St. Teresa described the second path, the path of prayer, as “being on terms of friendship with God, frequently conversing in secret with him who, we know, loves us.” St. Teresa’s emphasis on the absolute necessity of prayer “is of perennial relevance,” Pope Francis said. “Thus, go forth along the path of prayer, with determination, without stopping, until the end!”

The saint’s third path, the pope continued, is “the way of fraternity,” or brotherhood and sisterhood, “in the bosom of the Mother Church.” In response to immense problems in the church and society of her time, St. Teresa saw the importance of creating small communities in which women could together journey toward Christ as sisters, in mutual charity, detachment and humility.

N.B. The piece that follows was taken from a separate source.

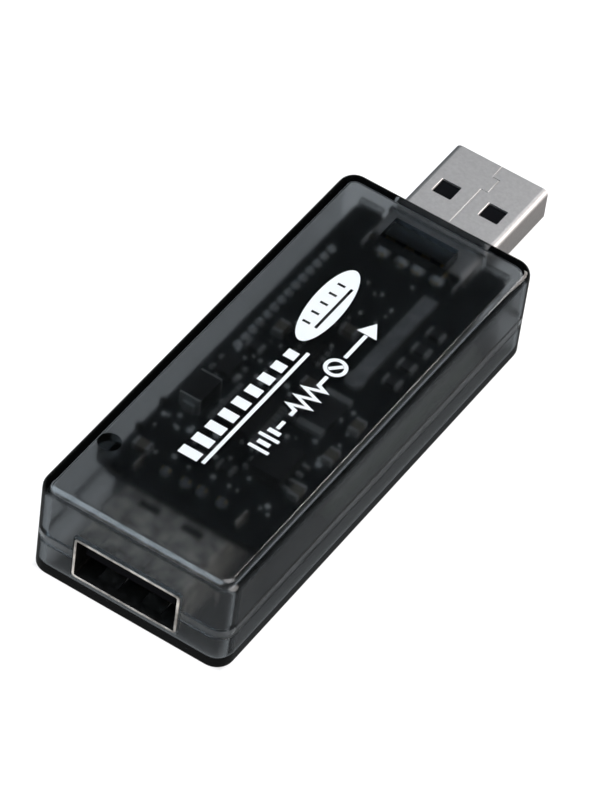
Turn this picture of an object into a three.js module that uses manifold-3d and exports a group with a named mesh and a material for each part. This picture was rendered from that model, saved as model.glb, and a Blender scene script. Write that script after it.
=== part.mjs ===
// USB power meter: a pass-through voltage, current and charge tester in a smoky two-piece housing.
// A type A socket is at one end, a type A plug at the other, and the board between them carries the
// current shunt, the measuring chips and, on its other side, a backlit display and its button.
//
// Millimetres. X runs across the housing, Y along it from the socket end to the plug end, and Z up from
// the display face, on which the meter lies, to the plain printed face. The origin is the centre of the
// whole meter in X and Y, plug included, at the level of the display face.

import * as THREE from 'three';
import { mergeVertices } from 'three/addons/utils/BufferGeometryUtils.js';
import Module from 'manifold-3d';

const wasm = await Module();
wasm.setup();

// ---------------------------------------------------------------- driving dimensions

const housing = {
  width: 24.4,
  length: 59.6,
  height: 12.9,
  cornerRadius: 2.1,
  wall: 1.1,
  roof: 1.1,
  floor: 1.2,
  roofEdge: 1.3,
  floorEdge: 0.5,
  partingHeight: 4.6,
  partingGap: 0.12,
};

const plug = {
  projection: 12.9,
  width: 12,
  height: 4.5,
  cornerRadius: 0.65,
  sheet: 0.32,
  centreHeight: 7.95,
  rear: 54.6,
};

const socket = {
  centreX: -0.3,
  centreHeight: 5.05,
  width: 13.1,
  height: 5.7,
  cornerRadius: 0.45,
  sheet: 0.3,
  depth: 13.8,
  contactRow: 12,
};

const board = {
  width: 19.6,
  nearEdge: 9,
  farEdge: 57.9,
  underside: 8,
  topside: 9.2,
  cornerRadius: 0.8,
};

const display = {
  centreX: 0.5,
  centreAlong: 38.7,
  glassWidth: 15.6,
  glassLength: 29.6,
  windowWidth: 13.6,
  windowLength: 27,
};

const button = {
  centreX: -6.6,
  along: 17.8,
  capRadius: 2,
  flangeRadius: 2.8,
  face: 0.25,
};

const contactOffsets = [-3.5, -1, 1, 3.5];
const contactWidth = 1;
const fitGap = 0.05;
const outlineSteps = 5;
const pinSides = 8;

const overallLength = housing.length + plug.projection;
const partingLow = housing.partingHeight - housing.partingGap / 2;
const partingHigh = housing.partingHeight + housing.partingGap / 2;
const cavityTop = housing.height - housing.roof;

// Places along the meter are given as distances from the socket end face.
const alongToY = (distance) => distance - overallLength / 2;
const housingMiddle = housing.length / 2;

// ---------------------------------------------------------------- solids from geometry

const weldDistance = 5e-4;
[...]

The final path is that of time, of recognizing that the Lord meets us moment by moment, even “amidst the pots and pans,” as St. Teresa put it. In response to difficulties, she did not give in “to bitter complaining,” the pope observed, but accepted them “in faith as an opportunity to take a step forward on the journey.”

“Teresian realism,” Pope Francis said in summary, thus “requires work instead of emotions, and love instead of dreams”; it is “the realism of humble love,” rather than “anxious asceticism.”

More than five centuries after her birth, we can ask this Carmelite reformer to help us travel the paths of joy, prayer, fraternity and time in our own pilgrimage to God.